* Direction *
Read the listing below and copy out every line that holds "objects".
-*-
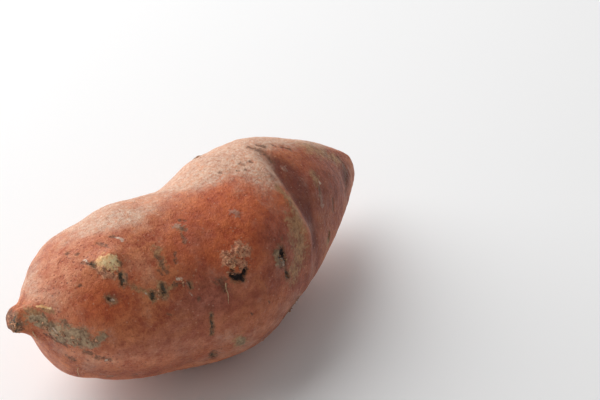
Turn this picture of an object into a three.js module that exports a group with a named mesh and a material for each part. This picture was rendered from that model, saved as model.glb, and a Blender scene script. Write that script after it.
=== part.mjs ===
// A whole raw sweet potato with its skin on, lying on its belly.
//
// It is a storage root that grew as one piece, so it is one solid. A stub of the stem end stands out
// at -X and the tail tapers off at +X. Sizes are in millimetres and +Z is up. The origin is on the
// surface that the root lies on, in the middle of its length and width.
import * as THREE from "three";
import { mergeVertices } from "three/addons/utils/BufferGeometryUtils.js";

// How many strips the skin is divided into, along the root and around it.
const RINGS = 76;
const SIDES = 58;

// The middle line and the thickness, from the end face of the stub to the tip of the tail:
// how far along the root, how far towards the back, how high, and the radius there.
const STATIONS = [
  { along: 0, side: 13.8, height: 48.6, radius: 0 },
  { along: 0.5, side: 13.8, height: 48.6, radius: 3.2 },
  { along: 1.5, side: 13.5, height: 48.6, radius: 4.1 },
  { along: 4.5, side: 12.6, height: 48, radius: 5.4 },
  { along: 7.5, side: 12, height: 45.5, radius: 8.8 },
  { along: 9.5, side: 11.5, height: 43.6, radius: 12 },
  { along: 13, side: 11, height: 40, radius: 17.6 },
  { along: 20, side: 10.5, height: 39.5, radius: 24 },
  { along: 31, side: 10, height: 39, radius: 29.5 },
  { along: 46, side: 8, height: 38, radius: 32.5 },
  { along: 63, side: 5, height: 36, radius: 34.5 },
  { along: 81, side: 4.5, height: 35, radius: 36 },
  { along: 99, side: 7.5, height: 35.5, radius: 36 },
  { along: 115, side: 11.5, height: 36.5, radius: 33 },
  { along: 129, side: 14, height: 35.5, radius: 28 },
  { along: 142, side: 16, height: 34, radius: 21.5 },
  { along: 154, side: 18.5, height: 32, radius: 15 },
  { along: 163, side: 21, height: 30, radius: 10 },
  { along: 168, side: 21, height: 30, radius: 5 },
  { along: 169, side: 20.5, height: 30, radius: 0 },
];

// The lists below place bumps on the skin, and dimples where the height is below zero. Angles run
// from the top over the front: 0 is the top, 90 the front, 180 the underside and -90 the back.
// reach is the size along the root in millimetres, and spread is the size around it in degrees.

// The slow rise and fall of the whole root.
const SWELLINGS = [
  // The stem half is full at the back and underneath, with a saddle behind it and a waist across the front.
  { along: 54, around: -42, reach: 10, spread: 40, height: 1 },
  { along: 80, around: -42, reach: 10, spread: 50, height: -1.6 },
  { along: 54, around: 66, reach: 9, spread: 36, height: -2 },
  { along: 12, around: 175, reach: 5.5, spread: 55, height: 2.3 },
  { along: 32, around: 125, reach: 12, spread: 30, height: 1 },
  // The middle is fullest at the front, above a hollow towards the tail.
  { along: 86, around: 34, reach: 15, spread: 34, height: 1.4 },
  { along: 70, around: 116, reach: 12, spread: 26, height: 1.4 },
  { along: 103, around: 128, reach: 9, spread: 26, height: -1.5 },
  // The tail is dented near its tip and pinched at the back.
  { along: 153, around: 64, reach: 5, spread: 24, height: -1.5 },
  { along: 143, around: 28, reach: 8, spread: 26, height: 0.8 },
  { along: 134, around: -95, reach: 12, spread: 30, height: -1.6 },
  // The back has two broad lobes with a furrow between them.
  { along: 52, around: -105, reach: 18, spread: 30, height: 1.4 },
  { along: 92, around: -110, reach: 16, spread: 34, height: 1.2 },
  { along: 74, around: -120, reach: 8, spread: 40, height: -1.8 },
  // The belly is full under the root's weight, so that it lies steadily.
  { along: 75, around: -170, reach: 22, spread: 22, height: 1.2 },
];

// The shoulder is a fold where the thick middle steps down to the tail. It crosses the top and the
// front, and dies out at the back and underneath. Past the step the skin slowly comes back up.
const SHOULDER = { along: 112.5, around: 48, spread: 50, step: 1.2, drop: 4.6, recovery: 26 };
const SHOULDER_BOW = { around: 68, spread: 14, height: 3 };
const SHOULDER_LIP = { back: 3.5, reach: 3.5, height: 1 };

// Stumps of side roots that stand out of the skin.
const KNOBS = [
  { along: 34.5, around: 19, reach: 4.6, spread: 7, height: 2.6 },
  { along: 76.5, around: 46, reach: 5.5, spread: 8, height: 1.1 },
  { along: 104, around: -78, reach: 4, spread: 6, height: 1.6 },
  { along: 40, around: -150, reach: 4.5, spread: 7, height: 1.5 },
];

// Eyes, root scars and dents in the skin.
const EYES = [
  // On the side that faces the front and the top.
  { along: 73.5, around: 57, reach: 3, spread: 5, height: -2.8 },
  { along: 95, around: 63, reach: 3, spread: 8, height: -2.2 },
  { along: 93.5, around: 105, reach: 4.5, spread: 6, height: -2 },
  { along: 35, around: 35, reach: 2.2, spread: 6, height: -1.4 },
  { along: 40.5, around: 50, reach: 3, spread: 5, height: -1.3 },
  { along: 46.5, around: 49, reach: 2.2, spread: 5, height: -1.3 },
  { along: 55.5, around: 52, reach: 3, spread: 5, height: -1 },
  { along: 28.5, around: 45, reach: 2.4, spread: 5, height: -1 },
  { along: 59, around: 82, reach: 2, spread: 14, height: -0.9 },
  { along: 112, around: -1, reach: 5, spread: 9, height: -1.6 },
  { along: 128, around: 85, reach: 3, spread: 8, height: -1.2 },
  { along: 136, around: 70, reach: 2.5, spread: 10, height: -1 },
  // On the back and underneath.
  { along: 30, around: -88, reach: 3.5, spread: 7, height: -1.7 },
  { along: 63, around: -72, reach: 3, spread: 6, height: -1.6 },
  { along: 84, around: -138, reach: 3.5, spread: 6, height: -1.8 },
  { along: 121, around: -112, reach: 3, spread: 8, height: -1.8 },
  { along: 146, around: -60, reach: 2.5, spread: 10, height: -1.2 },
  { along: 56, around: 148, reach: 3.5, spread: 6, height: -1.5 },
  { along: 112, around: 150, reach: 3.5, spread: 7, height: -1.6 },
];

// A slight unevenness all over, so that no side of the root is regular.
const UNEVENNESS = 0.45;

// The stub turns up: its rings lean back by this share of their height, and less and less up to where
// the lean ends.
const STUB_LEAN = { share: 0.5, full: 1, end: 7 };

// Relief dies out where the root is thinner than this, so that both ends close cleanly.
const THIN_END = 6;

// How much of the underside is pressed flat where the root lies on it.
const FLAT_DEPTH = 2.4;

const SKIN = { color: 0xa85f45, roughness: 0.62, metalness: 0 };

// The signed difference between two angles, from -180 to 180 degrees.
function turnBetween(angle, from) {
  return THREE.MathUtils.euclideanModulo(angle - from + 180, 360) - 180;
}

// A smooth bump that falls off with the distance along the root and the turn around it.
function bump(along, around, { along: middle, around: facing, reach, spread, height }) {
  const far = (along - middle) / reach;
  const turned = turnBetween(around, facing) / spread;
  return height * Math.exp(-far * far - turned * turned);
}

// A soft step down towards the tail, with a raised lip before it.
function shoulder(along, around) {
  const bowed = turnBetween(around, SHOULDER_BOW.around) / SHOULDER_BOW.spread;
  const past = along - SHOULDER.along - SHOULDER_BOW.height * Math.exp(-bowed * bowed);
  const step = 1 / (1 + Math.exp(-past / SHOULDER.step));
  const drop = SHOULDER.drop * step * Math.exp(-Math.max(past, 0) / SHOULDER.recovery);
  const lip = SHOULDER_LIP.height * Math.exp(-(((past + SHOULDER_LIP.back) / SHOULDER_LIP.reach) ** 2));
  const turned = turnBetween(around, SHOULDER.around) / SHOULDER.spread;
  return (lip - drop) * Math.exp(-(turned ** 4));
}

// Slow waves that run askew to the root.
function unevenness(along, angle) {
  const lengthwise = Math.sin(along / 7 + 2 * Math.sin(angle)) * Math.cos(2 * angle + along / 23);
  const crosswise = Math.sin(5 * angle - along / 11) * Math.cos(angle + along / 17);
  return UNEVENNESS * (lengthwise + crosswise);
}

// Height of the skin above the plain round section, at a place on the root.
function relief(along, around) {
  const bumps = [...SWELLINGS, ...KNOBS, ...EYES].reduce((sum, one) => sum + bump(along, around, one), 0);
  return bumps + shoulder(along, around) + unevenness(along, THREE.MathUtils.degToRad(around));
}

// The skin as a sphere's grid of rings, each ring moved to its station and shaped there.
function makeSkin() {
  const profile = new THREE.SplineCurve(STATIONS.map((s) => new THREE.Vector2(s.along, s.radius)));
  const spine = new THREE.SplineCurve(STATIONS.map((s) => new THREE.Vector2(s.side, s.height)));
  const skin = new THREE.SphereGeometry(1, SIDES, RINGS);
  const position = skin.getAttribute("position");
  for (let ring = 0; ring <= RINGS; ring++) {
    const t = profile.getUtoTmapping(1 - ring / RINGS);
    const { x: along, y: radius } = profile.getPoint(t);
    const { x: side, y: height } = spine.getPoint(t);
    const fade = Math.min(1, radius / THIN_END);
    const lean = STUB_LEAN.share * (1 - THREE.MathUtils.smoothstep(along, STUB_LEAN.full, STUB_LEAN.end));
    for (let step = 0; step <= SIDES; step++) {
      const around = (360 * (step % SIDES)) / SIDES;
      const angle = THREE.MathUtils.degToRad(around);
      const out = radius + fade * relief(along, around);
      position.setXYZ(
        ring * (SIDES + 1) + step,
        along + lean * out * Math.cos(angle),
        side - out * Math.sin(angle),
        height + out * Math.cos(angle),
      );
    }
  }
  skin.deleteAttribute("normal");
  skin.deleteAttribute("uv");
  return mergeVertices(skin);
}

// Presses the underside flat, and puts the origin under the middle of the root.
function layDown(skin) {
  skin.computeBoundingBox();
  const floor = skin.boundingBox.min.z + FLAT_DEPTH;
  const position = skin.getAttribute("position");
  for (let i = 0; i < position.count; i++) {
    position.setZ(i, Math.max(position.getZ(i), floor));
  }
  const middle = skin.boundingBox.getCenter(new THREE.Vector3());
  skin.translate(-middle.x, -middle.y, -floor);
  skin.computeVertexNormals();
  return skin;
}

const root = new THREE.Mesh(layDown(makeSkin()), new THREE.MeshStandardMaterial(SKIN));
root.name = "sweet_potato";

const sweetPotato = new THREE.Group();
sweetPotato.add(root);

export default sweetPotato;
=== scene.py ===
"""A raw sweet potato in its skin, lying on a pale floor under soft light."""
import math
import bpy
import numpy as np
from mathutils import Matrix, Vector


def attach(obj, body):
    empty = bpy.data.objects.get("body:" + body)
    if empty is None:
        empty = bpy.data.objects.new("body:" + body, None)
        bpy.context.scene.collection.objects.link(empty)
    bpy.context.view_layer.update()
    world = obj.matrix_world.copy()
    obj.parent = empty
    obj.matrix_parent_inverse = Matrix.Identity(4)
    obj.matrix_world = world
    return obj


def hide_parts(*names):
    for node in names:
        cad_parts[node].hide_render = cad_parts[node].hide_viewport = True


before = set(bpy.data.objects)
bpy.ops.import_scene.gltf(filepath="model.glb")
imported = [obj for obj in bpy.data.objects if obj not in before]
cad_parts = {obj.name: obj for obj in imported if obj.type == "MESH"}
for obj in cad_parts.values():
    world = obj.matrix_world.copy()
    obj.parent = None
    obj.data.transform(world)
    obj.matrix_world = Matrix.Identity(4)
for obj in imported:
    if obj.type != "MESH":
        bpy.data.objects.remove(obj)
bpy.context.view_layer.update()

# The form of the root. It is one storage root, grown in one piece: a stub of the stem end at -X, a
# full half, a waist, a thick middle with a fold in its shoulder, and a tail at +X. Lengths are in
# millimetres. Angles run from the top over the front: 0 is the top, 90 the front, -90 the back.
MM = 0.001
RINGS, SIDES = 384, 256

# The middle line and the thickness: along the root, towards the back, height, and radius.
STATIONS = np.array([
    (0, 13.8, 48.6, 0),
    (0.5, 13.8, 48.6, 3.2),
    (1.5, 13.5, 48.6, 4.1),
    (4.5, 12.6, 48, 5.4),
    (7.5, 12, 45.5, 8.8),
    (9.5, 11.5, 43.6, 12),
    (13, 11, 40, 17.6),
    (20, 10.5, 39.5, 24),
    (31, 10, 39, 29.5),
    (46, 8, 38, 32.5),
    (63, 5, 36, 34.5),
    (81, 4.5, 35, 36),
    (99, 7.5, 35.5, 36),
    (115, 11.5, 36.5, 33),
    (129, 14, 35.5, 28),
    (142, 16, 34, 21.5),
    (154, 18.5, 32, 15),
    (163, 21, 30, 10),
    (168, 21, 30, 5),
    (169, 20.5, 30, 0),
])

# Rises and hollows of the whole root: along, around, reach along in mm, spread around in degrees,
# and height. The last ones are stumps of side roots.
SWELLINGS = [
    (54, -42, 10, 40, 1),
    (80, -42, 10, 50, -1.6),
    (54, 66, 9, 36, -2),
    (12, 175, 5.5, 55, 2.3),
    (32, 125, 12, 30, 1),
    (86, 34, 15, 34, 1.4),
    (70, 116, 12, 26, 1.4),
    (103, 128, 9, 26, -1.5),
    (153, 64, 5, 24, -1.5),
    (143, 28, 8, 26, 0.8),
    (134, -95, 12, 30, -1.6),
    (52, -105, 18, 30, 1.4),
    (92, -110, 16, 34, 1.2),
    (74, -120, 8, 40, -1.8),
    (75, -170, 22, 22, 1.2),
    (34.5, 19, 4.6, 7, 2.6),
    (76.5, 46, 5.5, 8, 1.1),
    (104, -78, 4, 6, 1.6),
    (40, -150, 4.5, 7, 1.5),
]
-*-
* The reply *
    empty = bpy.data.objects.get("body:" + body)
        empty = bpy.data.objects.new("body:" + body, None)
        bpy.context.scene.collection.objects.link(empty)
before = set(bpy.data.objects)
imported = [obj for obj in bpy.data.objects if obj not in before]
        bpy.data.objects.remove(obj)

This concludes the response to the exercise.